Nous entrons dans un autre moment, marqué par la diversité des approches, l’apport de ceux et celles qui étaient encore étudiant-e-s quand le courant est apparu et l’évolution des fondateurs et des fondatrices. Il n’y a pas une perspective décoloniale latino-américaine. De nombreuses revues surgissent qui mentionnent toutes leurs dettes envers ce courant de pensée.
Nous espérons, avec cet abécédaire qui ne vise ni l’objectivité, ni l’expertise, donner l’envie d’aller voir plus loin. Un de ses buts est de fournir une perspective sur la colonialité du pouvoir et ses ramifications. Cela n’engage qu’une autrice et des auteurs, membres de la Revue d’Études Décoloniales. Ce livre est un point de vue qui en appelle d’autres.
Le deuxième but est pédagogique; apporter une vulgarisation et un ouvrage consultable rapidement à une époque où l’extension des articles critiques n’en finit pas de croître, alors que le temps nous manque de plus en plus. Nous avons néanmoins tenu à permettre aux lecteurs et aux lectrices d’approfondir, s’ils et elles le souhaitent, les points évoqués. D’où les références très nombreuses qui renvoient presque exclusivement à des articles ou livres en accès libre sur le net, en français, en anglais et en espagnol.
Notre travail s’inscrit dans la ligne qui est celle de la Revue d’Études Décoloniales, depuis le début : faire connaître les travaux d’intellectuel-le-s et d’activistes latino-américain-e-s en traduisant leurs textes, en proposant des approches critiques de leurs travaux, et donner accès librement à ces informations. Une version révisée se trouve sur mon portail Academia-edu.

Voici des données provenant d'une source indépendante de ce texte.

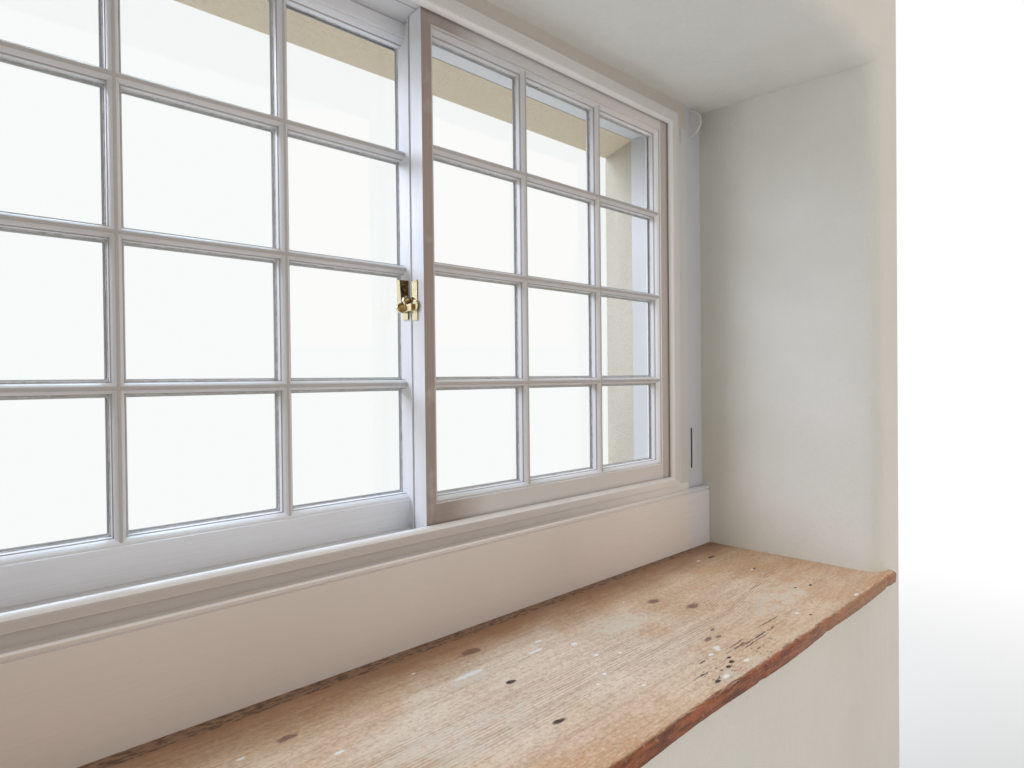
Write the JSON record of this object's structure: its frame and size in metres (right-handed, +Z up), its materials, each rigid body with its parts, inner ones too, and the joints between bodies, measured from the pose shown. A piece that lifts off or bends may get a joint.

Ce livre est la première version d’un travail qui est évolutif : nous lui donnons une forme collaborative que le principe de glossaire rend d’autant plus aisée. Le format est ouvert. Nous vous invitons à nous rejoindre pour la deuxième version, pour enrichir le contenu ou le traduire vers une autre langue. Il sera publié aux Editions d’Europhilosophie en 2023.